FHSU News

Fort Hays State general accounting program to be offered online this fall

07/29/16 kb
HAYS, Kan. -- Starting this fall, students who want to begin earning a Bachelor of Business Administration degree in general accounting can start their course work through the Fort Hays State University Virtual College.

Fort Hays State will be one of the few state universities to offer a full accounting program online, and one of the first in Kansas.

Nine core business courses and the general education courses for the 124-hour general accounting program are already online, as are three courses in the 18-hour accounting core, said Dr. Dosse Toulaboe (pronounced DOE-say TWO-lah-boh), chair of the Department of Economics, Finance and Accounting.

The remaining core accounting courses and selected accounting electives will be developed for online delivery during the upcoming academic year, said Toulaboe. In the fall of 2017, the coursework in accounting will be available online.

“We want the content and rigor to be the same on campus and online,” he said.

"Our on-campus accounting programs have earned a reputation for quality with accounting firms and other employers in Kansas and across the nation,” said Dr. Mark Bannister, dean of the College of Business and Entrepreneurship at FHSU. “Our intent is to offer distance learning students a similarly high-quality educational experience.”

Dr. Cole Engel, assistant professor of accounting, said that developing a curriculum for distance learners is challenged by the fact that accounting courses are highly sequential.

“Before you take Intermediate Accounting II, you have to take Intermediate Accounting I, but before intermediate I you have to take Principles of Accounting II,” he said. “And before you take Principles II you have to take Principles I.”

Every course in the accounting core and most courses in the accounting electives have prerequisite courses. “Prerequisites are rigidly enforced,” he said.

The sequence also means that any given course is offered in some semesters and not in others, which is another challenging factor for offering an accounting program online. It also means, Engel said, that “good advising is going to be critical and will require extra training in advising.”

“Accounting is not a program frequently offered online because it is such a challenging program to develop and manage,” he said.

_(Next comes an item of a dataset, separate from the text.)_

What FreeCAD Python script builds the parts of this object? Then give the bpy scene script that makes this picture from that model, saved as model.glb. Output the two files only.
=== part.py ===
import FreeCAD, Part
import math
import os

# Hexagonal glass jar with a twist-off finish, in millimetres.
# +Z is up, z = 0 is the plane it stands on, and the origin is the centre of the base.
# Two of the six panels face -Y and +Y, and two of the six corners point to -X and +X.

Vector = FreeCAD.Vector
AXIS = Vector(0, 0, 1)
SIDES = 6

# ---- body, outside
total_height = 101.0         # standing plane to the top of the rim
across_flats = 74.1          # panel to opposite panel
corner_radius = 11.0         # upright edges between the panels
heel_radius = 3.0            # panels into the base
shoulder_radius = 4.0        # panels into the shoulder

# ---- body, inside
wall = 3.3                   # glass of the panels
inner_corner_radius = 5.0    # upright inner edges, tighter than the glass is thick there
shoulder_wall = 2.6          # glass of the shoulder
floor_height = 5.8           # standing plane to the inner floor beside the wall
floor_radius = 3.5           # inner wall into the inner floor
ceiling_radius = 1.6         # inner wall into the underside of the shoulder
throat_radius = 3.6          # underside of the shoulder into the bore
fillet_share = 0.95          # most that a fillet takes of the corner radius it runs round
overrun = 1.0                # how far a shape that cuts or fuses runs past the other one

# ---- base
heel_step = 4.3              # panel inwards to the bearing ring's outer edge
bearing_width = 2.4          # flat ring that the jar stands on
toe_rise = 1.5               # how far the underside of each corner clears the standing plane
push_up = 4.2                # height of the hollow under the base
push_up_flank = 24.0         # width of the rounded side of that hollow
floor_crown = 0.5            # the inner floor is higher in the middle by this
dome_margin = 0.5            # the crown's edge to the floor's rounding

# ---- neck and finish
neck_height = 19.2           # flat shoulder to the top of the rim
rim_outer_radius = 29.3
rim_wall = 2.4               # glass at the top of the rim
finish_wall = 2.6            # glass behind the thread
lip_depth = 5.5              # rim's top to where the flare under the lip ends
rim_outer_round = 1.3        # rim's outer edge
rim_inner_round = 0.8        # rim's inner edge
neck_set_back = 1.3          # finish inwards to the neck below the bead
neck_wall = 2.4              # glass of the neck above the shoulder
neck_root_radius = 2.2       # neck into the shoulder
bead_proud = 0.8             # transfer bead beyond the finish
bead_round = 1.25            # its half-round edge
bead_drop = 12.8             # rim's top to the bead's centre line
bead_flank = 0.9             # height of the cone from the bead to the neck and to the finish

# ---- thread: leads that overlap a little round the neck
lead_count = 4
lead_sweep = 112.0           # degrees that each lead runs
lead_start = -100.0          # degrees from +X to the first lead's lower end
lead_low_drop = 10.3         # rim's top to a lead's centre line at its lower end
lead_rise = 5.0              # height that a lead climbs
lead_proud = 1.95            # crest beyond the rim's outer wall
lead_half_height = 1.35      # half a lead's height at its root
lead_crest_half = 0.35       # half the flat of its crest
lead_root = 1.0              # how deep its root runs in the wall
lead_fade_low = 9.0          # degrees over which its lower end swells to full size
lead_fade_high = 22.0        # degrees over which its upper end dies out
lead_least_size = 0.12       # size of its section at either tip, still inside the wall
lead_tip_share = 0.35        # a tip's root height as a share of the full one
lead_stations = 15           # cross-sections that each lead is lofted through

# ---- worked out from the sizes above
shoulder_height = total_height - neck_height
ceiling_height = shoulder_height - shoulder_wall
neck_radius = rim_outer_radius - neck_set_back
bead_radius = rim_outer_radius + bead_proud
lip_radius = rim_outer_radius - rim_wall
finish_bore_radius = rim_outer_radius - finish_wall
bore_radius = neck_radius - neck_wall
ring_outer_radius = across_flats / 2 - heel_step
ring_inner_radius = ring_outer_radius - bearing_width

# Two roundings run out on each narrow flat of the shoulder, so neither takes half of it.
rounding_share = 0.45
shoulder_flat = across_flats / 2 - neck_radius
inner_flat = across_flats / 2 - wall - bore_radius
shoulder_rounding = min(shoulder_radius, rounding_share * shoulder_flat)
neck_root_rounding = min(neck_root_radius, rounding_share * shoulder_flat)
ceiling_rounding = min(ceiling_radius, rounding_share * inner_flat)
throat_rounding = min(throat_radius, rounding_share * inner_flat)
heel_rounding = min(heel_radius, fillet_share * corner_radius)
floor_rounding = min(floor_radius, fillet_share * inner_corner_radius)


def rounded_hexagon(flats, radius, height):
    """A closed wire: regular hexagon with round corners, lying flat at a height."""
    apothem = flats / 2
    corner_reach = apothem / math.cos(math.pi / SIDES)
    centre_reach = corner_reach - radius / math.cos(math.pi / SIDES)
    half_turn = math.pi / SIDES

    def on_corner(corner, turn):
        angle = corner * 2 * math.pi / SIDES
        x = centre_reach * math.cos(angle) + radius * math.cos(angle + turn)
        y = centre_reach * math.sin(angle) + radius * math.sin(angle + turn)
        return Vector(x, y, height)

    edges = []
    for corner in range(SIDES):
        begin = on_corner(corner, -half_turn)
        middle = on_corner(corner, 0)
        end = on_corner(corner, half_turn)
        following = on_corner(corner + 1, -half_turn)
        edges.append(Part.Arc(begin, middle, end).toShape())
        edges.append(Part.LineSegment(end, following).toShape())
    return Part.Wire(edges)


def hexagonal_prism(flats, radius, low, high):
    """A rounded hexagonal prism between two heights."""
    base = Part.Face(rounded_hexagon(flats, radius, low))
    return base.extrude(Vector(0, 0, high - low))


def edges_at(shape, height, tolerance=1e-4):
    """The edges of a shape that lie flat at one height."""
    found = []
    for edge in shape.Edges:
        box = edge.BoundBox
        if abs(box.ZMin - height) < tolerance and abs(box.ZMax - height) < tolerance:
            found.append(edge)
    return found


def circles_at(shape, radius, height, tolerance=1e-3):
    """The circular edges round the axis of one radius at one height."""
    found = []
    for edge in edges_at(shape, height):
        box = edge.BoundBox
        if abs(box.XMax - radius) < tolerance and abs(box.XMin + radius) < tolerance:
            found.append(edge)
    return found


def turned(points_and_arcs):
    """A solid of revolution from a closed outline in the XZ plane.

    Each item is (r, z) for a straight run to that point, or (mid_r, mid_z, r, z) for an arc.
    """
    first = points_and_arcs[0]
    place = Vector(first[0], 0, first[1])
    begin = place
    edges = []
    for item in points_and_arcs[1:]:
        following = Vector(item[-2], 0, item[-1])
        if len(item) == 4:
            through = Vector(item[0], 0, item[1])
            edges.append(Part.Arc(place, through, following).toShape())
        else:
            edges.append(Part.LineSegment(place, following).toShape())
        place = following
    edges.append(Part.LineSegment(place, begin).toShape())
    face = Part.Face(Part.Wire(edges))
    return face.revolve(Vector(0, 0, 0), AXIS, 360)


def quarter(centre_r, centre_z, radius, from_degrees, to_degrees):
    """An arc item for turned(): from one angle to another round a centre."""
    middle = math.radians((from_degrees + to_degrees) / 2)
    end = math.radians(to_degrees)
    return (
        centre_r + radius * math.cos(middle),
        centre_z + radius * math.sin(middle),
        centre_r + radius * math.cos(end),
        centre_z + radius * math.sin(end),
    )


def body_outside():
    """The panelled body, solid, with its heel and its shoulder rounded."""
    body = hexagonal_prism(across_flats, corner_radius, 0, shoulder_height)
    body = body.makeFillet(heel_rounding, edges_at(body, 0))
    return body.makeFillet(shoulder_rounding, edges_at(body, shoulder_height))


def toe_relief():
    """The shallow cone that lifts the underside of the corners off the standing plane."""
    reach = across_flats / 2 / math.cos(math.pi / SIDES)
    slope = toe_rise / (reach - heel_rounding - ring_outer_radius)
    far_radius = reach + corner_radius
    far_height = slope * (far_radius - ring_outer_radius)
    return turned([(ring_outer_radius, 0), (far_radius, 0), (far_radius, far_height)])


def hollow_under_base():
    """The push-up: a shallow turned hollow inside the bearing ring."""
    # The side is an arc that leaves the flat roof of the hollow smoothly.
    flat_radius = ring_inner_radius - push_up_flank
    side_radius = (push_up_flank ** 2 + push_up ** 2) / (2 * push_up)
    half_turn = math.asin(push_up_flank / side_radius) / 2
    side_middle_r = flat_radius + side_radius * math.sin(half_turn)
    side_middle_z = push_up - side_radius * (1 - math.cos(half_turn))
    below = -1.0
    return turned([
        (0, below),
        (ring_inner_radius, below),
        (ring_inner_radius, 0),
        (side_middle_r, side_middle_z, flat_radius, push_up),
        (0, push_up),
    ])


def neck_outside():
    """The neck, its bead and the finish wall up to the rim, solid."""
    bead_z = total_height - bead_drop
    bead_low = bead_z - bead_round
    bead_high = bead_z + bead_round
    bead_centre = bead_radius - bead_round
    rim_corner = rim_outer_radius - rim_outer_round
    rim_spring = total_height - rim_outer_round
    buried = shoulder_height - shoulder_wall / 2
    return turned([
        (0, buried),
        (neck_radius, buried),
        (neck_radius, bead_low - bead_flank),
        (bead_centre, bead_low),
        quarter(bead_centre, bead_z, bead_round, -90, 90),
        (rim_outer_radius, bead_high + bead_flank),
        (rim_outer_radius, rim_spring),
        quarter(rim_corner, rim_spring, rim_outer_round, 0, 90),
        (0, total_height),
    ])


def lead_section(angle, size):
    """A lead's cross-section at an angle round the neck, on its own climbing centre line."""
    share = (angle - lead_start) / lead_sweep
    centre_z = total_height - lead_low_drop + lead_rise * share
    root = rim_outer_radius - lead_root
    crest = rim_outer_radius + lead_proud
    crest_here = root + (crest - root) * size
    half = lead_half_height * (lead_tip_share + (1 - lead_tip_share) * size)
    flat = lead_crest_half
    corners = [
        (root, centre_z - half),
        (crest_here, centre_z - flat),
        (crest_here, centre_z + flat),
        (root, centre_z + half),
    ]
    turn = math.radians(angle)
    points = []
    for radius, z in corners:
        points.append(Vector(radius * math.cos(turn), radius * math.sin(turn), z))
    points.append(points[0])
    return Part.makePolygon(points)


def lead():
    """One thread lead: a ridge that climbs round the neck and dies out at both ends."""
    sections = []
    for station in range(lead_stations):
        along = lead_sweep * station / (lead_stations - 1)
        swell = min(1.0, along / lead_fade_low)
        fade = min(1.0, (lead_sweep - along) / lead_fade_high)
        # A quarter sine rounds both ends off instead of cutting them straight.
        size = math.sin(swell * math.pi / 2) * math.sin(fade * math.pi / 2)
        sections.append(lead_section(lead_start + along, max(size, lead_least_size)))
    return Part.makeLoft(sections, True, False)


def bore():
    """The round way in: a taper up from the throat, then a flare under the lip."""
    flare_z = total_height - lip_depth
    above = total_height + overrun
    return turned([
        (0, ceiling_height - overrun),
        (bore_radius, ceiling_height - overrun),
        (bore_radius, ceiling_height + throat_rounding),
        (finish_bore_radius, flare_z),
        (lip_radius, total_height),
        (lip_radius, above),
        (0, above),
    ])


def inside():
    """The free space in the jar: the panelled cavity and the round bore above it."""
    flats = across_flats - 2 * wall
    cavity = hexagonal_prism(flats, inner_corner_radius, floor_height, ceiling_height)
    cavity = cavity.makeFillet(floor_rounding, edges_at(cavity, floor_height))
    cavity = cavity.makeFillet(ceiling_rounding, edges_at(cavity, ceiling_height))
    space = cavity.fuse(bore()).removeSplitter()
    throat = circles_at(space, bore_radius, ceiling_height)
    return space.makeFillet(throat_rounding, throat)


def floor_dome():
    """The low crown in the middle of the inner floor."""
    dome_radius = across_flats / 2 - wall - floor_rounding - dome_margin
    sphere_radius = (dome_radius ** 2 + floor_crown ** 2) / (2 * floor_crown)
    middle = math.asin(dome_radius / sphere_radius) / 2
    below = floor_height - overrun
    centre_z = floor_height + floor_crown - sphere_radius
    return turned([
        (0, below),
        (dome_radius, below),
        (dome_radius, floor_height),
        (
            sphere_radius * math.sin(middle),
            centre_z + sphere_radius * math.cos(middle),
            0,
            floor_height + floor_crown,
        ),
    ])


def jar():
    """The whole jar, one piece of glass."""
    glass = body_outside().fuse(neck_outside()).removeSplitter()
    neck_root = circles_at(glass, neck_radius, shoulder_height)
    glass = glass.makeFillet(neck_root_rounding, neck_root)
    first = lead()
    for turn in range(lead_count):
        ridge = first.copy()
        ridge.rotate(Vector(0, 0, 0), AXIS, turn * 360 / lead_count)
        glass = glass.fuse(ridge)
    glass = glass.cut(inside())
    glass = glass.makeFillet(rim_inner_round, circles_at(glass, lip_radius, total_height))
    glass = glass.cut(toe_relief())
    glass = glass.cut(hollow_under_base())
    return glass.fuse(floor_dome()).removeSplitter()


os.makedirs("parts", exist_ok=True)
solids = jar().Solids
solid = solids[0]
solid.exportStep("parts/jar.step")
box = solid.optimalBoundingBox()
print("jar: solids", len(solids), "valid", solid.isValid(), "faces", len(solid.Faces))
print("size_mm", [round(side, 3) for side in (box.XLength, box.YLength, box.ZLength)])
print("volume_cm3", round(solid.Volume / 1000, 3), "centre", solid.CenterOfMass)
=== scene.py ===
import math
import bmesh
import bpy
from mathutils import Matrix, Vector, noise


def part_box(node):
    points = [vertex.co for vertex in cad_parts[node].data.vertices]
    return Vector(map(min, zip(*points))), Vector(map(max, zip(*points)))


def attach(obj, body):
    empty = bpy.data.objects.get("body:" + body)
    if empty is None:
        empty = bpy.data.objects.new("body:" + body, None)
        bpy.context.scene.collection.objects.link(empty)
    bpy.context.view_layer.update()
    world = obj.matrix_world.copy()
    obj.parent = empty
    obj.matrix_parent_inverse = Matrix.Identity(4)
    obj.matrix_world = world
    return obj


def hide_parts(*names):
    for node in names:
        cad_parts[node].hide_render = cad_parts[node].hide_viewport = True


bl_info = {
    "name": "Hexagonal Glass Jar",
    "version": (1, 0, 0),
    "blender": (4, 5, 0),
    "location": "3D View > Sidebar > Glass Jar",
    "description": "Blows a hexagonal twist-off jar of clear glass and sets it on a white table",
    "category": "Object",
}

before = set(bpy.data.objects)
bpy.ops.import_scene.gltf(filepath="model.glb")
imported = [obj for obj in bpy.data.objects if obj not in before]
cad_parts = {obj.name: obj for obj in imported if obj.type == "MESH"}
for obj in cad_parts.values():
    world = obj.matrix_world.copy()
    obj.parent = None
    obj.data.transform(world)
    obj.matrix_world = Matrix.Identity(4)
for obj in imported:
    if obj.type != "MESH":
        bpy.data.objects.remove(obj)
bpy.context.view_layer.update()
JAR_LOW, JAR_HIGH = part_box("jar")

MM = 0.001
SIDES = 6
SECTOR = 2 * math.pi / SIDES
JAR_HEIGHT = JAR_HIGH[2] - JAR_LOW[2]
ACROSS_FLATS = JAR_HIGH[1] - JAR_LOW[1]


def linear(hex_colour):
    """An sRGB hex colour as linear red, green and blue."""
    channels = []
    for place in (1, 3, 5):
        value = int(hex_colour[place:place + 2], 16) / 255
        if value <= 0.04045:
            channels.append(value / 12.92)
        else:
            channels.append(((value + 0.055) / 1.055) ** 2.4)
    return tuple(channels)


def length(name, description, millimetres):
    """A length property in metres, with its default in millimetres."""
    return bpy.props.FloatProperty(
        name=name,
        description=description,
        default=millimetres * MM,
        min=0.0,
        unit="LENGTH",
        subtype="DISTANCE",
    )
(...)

The primary motivation to develop the online accounting program is that, despite the difficulty and complexity of online accounting coursework, demand for accountants is high and will continue to be high for some years to come, said Engel, citing studies by professional accounting organizations.

“There is a huge, documented demand for talented and experienced accounting professionals,” said Engel.

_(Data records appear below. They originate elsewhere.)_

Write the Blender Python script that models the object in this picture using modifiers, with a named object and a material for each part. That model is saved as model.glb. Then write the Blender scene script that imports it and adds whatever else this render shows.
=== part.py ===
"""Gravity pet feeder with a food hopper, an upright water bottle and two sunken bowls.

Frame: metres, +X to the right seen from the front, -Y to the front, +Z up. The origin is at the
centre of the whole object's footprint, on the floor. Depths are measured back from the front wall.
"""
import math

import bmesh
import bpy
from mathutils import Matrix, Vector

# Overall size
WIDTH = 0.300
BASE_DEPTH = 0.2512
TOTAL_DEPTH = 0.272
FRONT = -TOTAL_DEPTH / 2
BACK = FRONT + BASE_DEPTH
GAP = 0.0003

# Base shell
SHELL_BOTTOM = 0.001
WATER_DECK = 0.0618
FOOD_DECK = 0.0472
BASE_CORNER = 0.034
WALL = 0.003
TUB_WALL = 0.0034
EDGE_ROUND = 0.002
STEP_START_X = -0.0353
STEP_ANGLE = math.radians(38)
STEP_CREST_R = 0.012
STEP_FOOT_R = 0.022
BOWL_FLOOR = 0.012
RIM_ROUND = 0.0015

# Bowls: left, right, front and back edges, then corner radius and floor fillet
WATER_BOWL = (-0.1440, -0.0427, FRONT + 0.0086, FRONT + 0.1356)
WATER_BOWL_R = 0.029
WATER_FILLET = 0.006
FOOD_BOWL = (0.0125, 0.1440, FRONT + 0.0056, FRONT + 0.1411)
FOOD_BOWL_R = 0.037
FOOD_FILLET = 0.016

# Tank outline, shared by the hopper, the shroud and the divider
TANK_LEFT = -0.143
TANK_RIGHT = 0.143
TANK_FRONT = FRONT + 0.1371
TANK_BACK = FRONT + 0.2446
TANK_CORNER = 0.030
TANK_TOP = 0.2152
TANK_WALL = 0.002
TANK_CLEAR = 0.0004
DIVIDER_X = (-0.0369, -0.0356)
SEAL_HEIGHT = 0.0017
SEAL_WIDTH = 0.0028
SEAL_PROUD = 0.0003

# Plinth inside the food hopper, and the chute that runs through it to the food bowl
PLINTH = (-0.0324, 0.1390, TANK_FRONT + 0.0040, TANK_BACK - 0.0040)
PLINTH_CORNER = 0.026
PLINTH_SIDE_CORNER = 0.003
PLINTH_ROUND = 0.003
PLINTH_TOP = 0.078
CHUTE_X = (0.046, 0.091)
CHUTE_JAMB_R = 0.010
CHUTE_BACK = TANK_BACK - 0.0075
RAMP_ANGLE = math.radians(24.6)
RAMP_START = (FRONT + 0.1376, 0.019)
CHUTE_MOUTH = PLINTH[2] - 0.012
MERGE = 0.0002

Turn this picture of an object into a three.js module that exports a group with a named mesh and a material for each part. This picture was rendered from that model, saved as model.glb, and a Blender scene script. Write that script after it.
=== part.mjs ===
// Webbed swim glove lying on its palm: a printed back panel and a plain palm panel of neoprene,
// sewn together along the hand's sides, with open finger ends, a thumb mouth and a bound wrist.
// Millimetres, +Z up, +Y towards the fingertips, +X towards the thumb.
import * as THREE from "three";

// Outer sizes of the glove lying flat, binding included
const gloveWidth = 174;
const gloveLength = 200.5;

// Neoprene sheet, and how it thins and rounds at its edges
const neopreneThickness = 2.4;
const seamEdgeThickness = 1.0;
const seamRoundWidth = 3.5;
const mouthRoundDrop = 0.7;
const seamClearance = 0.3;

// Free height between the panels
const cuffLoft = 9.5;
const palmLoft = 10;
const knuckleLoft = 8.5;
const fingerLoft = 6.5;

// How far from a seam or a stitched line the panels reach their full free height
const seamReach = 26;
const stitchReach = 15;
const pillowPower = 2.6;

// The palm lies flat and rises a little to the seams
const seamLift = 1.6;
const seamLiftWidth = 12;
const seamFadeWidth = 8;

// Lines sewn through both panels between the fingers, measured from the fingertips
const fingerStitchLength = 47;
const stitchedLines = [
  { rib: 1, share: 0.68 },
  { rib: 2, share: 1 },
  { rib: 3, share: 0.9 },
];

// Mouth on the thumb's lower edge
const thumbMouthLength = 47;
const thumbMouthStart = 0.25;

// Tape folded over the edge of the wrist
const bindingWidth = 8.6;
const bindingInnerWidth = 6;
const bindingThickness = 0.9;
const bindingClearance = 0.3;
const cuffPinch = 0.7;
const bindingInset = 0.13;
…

The education in general accounting is for people who are “re-tooling” for career advancement. General accountancy is for people who work for corporations or business and industry groups. Career paths include accounts payable supervisor; bookkeeper; cost accountant; governmental accountant; internal auditor; plant accountant; and staff accountant.

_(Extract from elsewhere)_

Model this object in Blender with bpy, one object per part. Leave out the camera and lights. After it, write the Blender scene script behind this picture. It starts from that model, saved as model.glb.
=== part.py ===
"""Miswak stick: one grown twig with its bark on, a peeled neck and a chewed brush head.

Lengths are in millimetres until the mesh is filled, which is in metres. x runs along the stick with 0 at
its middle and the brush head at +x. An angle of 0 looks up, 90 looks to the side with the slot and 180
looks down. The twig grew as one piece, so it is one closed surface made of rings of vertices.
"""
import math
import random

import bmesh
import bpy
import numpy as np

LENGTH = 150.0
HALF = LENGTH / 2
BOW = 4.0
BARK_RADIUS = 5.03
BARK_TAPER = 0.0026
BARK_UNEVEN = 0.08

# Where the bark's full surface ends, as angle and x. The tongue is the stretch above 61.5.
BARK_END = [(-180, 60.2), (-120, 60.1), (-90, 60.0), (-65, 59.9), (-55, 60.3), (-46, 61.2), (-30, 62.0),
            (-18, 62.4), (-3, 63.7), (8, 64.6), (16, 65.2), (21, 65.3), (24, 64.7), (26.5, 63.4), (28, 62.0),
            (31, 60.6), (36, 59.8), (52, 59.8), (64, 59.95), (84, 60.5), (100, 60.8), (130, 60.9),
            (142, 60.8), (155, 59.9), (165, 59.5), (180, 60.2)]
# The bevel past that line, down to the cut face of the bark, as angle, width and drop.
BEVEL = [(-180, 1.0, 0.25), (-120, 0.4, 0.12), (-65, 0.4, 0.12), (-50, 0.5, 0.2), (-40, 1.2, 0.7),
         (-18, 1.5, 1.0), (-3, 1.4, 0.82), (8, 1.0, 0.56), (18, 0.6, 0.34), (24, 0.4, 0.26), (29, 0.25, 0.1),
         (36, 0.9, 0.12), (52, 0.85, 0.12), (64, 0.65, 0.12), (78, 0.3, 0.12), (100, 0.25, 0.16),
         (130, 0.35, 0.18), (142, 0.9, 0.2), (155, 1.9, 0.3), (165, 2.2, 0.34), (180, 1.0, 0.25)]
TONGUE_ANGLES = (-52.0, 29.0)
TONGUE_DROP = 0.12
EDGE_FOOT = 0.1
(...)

Engel and Toulaboe emphasized that the general accounting program is not for people seeking to be Certified Public Accountants. That is an entirely different track not generally offered online. Engel said CPAs are licensed by the states, and each state has separate educational requirements in addition to the national exam.

Some states, such as Texas, severely limit the amount of online coursework on the transcript of a candidate for CPA licensure. Students seeking licensure are encouraged to contact their state board of accountancy for information on education requirements in their states.

Demand, however, is also high for business and industry accountants, and that is the focus of the general accounting degree program.